If Taylor was correct, I thought, this was an amazing revelation – not just that Brian was a pioneer in working out this tuning, but in the fact that Keith Richards has spent decades describing how he learned it from anoother guitarist . Yet it turns out that Dick’s is not an unverifiable recollection – his story is confirmed by the Stones own live dates, and recordings! There are rehearsal lists that show Brian playing Feel Like Going Home – and, incredibly, the Stones’ own recordings show Brian Jones playing Open G tuning, a tuning he showed Keith Richards in 1962. Listen to I Can’t Be Satisfied, and there it is.

I Can’t Be Satisfied is a symbolic song in Brian Jones’s life. It demonstrated his mastery of the early Stones, how he taught his fellows lessons that they still use today. Yet the title of the song also embodies the troubles of Brian Jones, for he was indeed a man who was never satisfied.

So, there we have it. It was another Stones insider, Andrew Oldham, who said “I only remember what I want to remember.” Why does Keith, who so rarely mentions Brian in a positive light, go out of the way to credit an outsider, rather than Brian, for his own trademark tuning, when Brian’s use of that tuning is on the record, literally, both on vinyl and CD?

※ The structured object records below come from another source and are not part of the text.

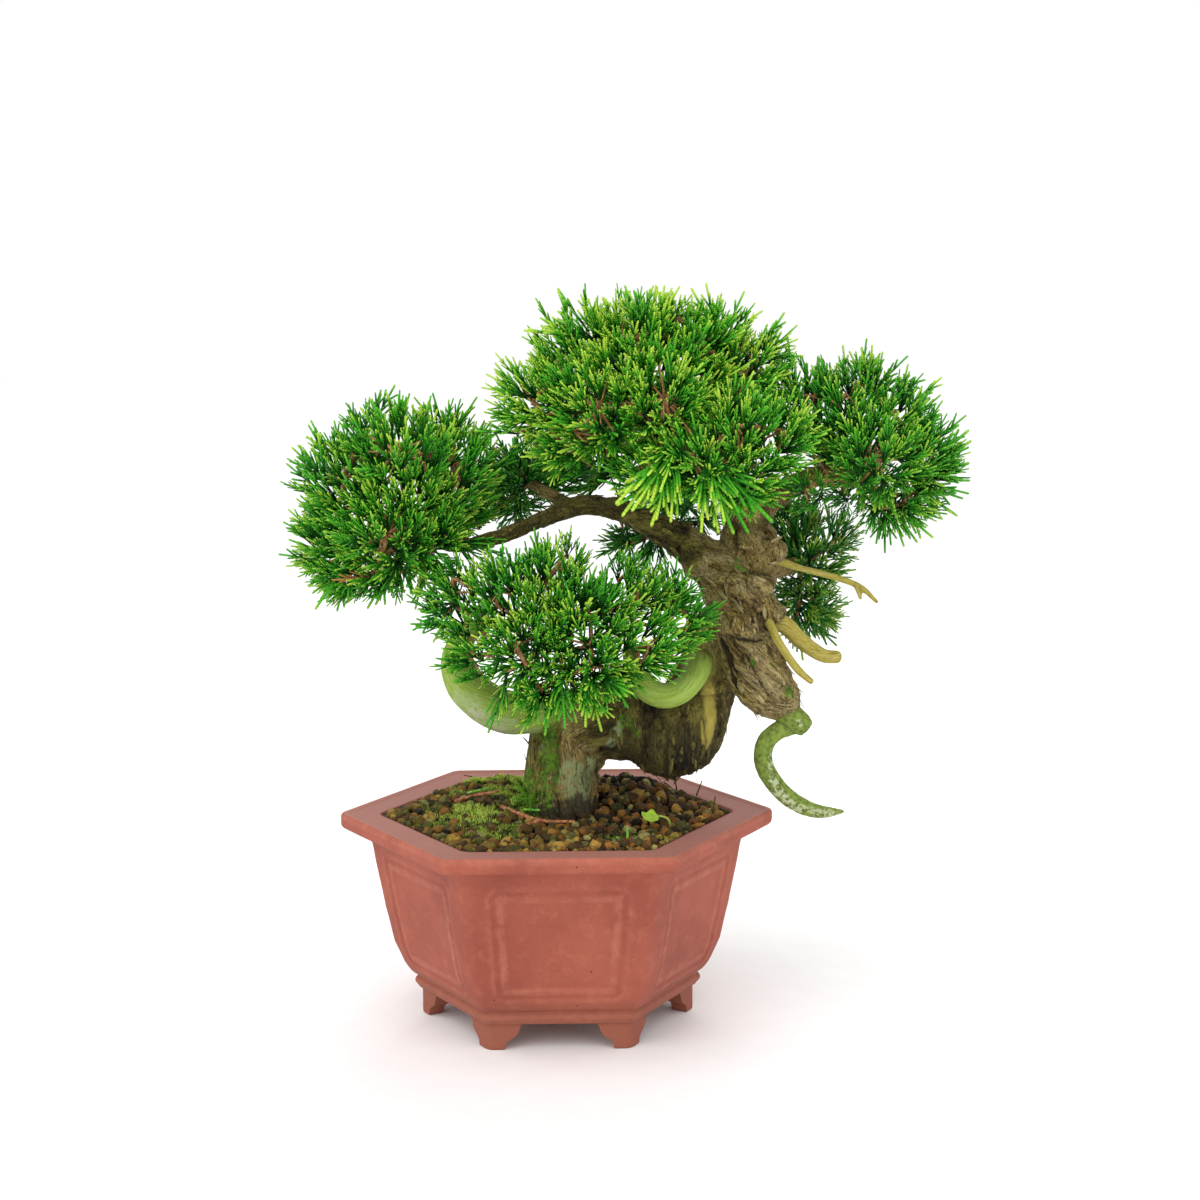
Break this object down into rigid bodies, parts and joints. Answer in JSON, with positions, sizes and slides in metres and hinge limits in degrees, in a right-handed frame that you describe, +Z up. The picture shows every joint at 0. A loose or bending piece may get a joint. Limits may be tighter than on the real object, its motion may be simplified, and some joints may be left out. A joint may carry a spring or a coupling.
{
  "type": "chinese juniper bonsai in a hexagonal pot",
  "caption": "Small trained juniper tree with a leaning gnarled trunk, bare deadwood and flat pads of scale foliage, rooted in gritty soil in a footed hexagonal clay pot",
  "frame": {"origin": "on the ground under the middle of the whole plant's bounding box, where the feet of the pot stand", "axes": "+Z up along the height of the tree, +X to the right as seen from the front, +Y from the front of the tree to its back; the front is the side the picture shows"},
  "size_m": [0.3476, 0.2132, 0.3694],
  "materials": {
    "fired_clay": "unglazed matte fired clay",
    "plastic_mesh": "matte",
    "gritty_soil": "loose matte grit with moss",
    "bark_and_deadwood": "flaky bark and bare weathered wood",
    "dry_twig": "dry and matte",
    "weed_leaf": "soft leaf",
    "scale_foliage": "satin scale leaves"
  },
  "bodies": {
    "root": {"pot": "fired_clay", "drain_screen": "plastic_mesh", "soil": "gritty_soil", "trunk": "bark_and_deadwood", "fallen_twig_front": "dry_twig", "fallen_twig_left": "dry_twig", "weed": "weed_leaf", "foliage_left": "scale_foliage", "foliage_middle_left": "scale_foliage", "foliage_crown": "scale_foliage", "foliage_front_right": "scale_foliage", "foliage_right": "scale_foliage", "foliage_back_right": "scale_foliage", "foliage_front_low": "scale_foliage", "foliage_back": "scale_foliage"}
  },
  "joints": []
}
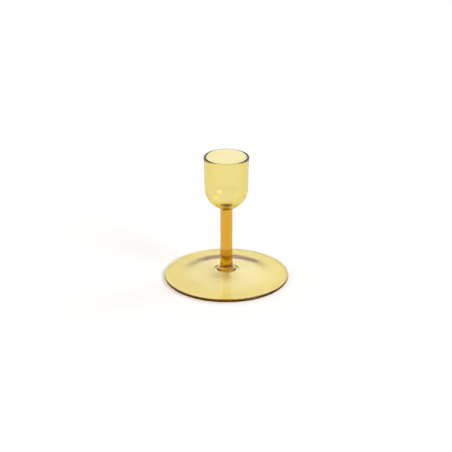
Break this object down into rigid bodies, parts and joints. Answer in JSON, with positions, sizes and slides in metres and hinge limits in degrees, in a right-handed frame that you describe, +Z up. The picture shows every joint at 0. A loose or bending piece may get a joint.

Is Keith’s mis-remembering, or mis-representation, of an incontrovertible fact, evidence that Brian was a particularly horrible person? Or that he was a particularly important, influential person? I believe the answer, in Sympathy For The Devil, is also incontrovertible.


“Keith’s Open G tuning, whatever anyone says, I know where he got it from. Open G tuning definitely came from Brian.” Dick Taylor.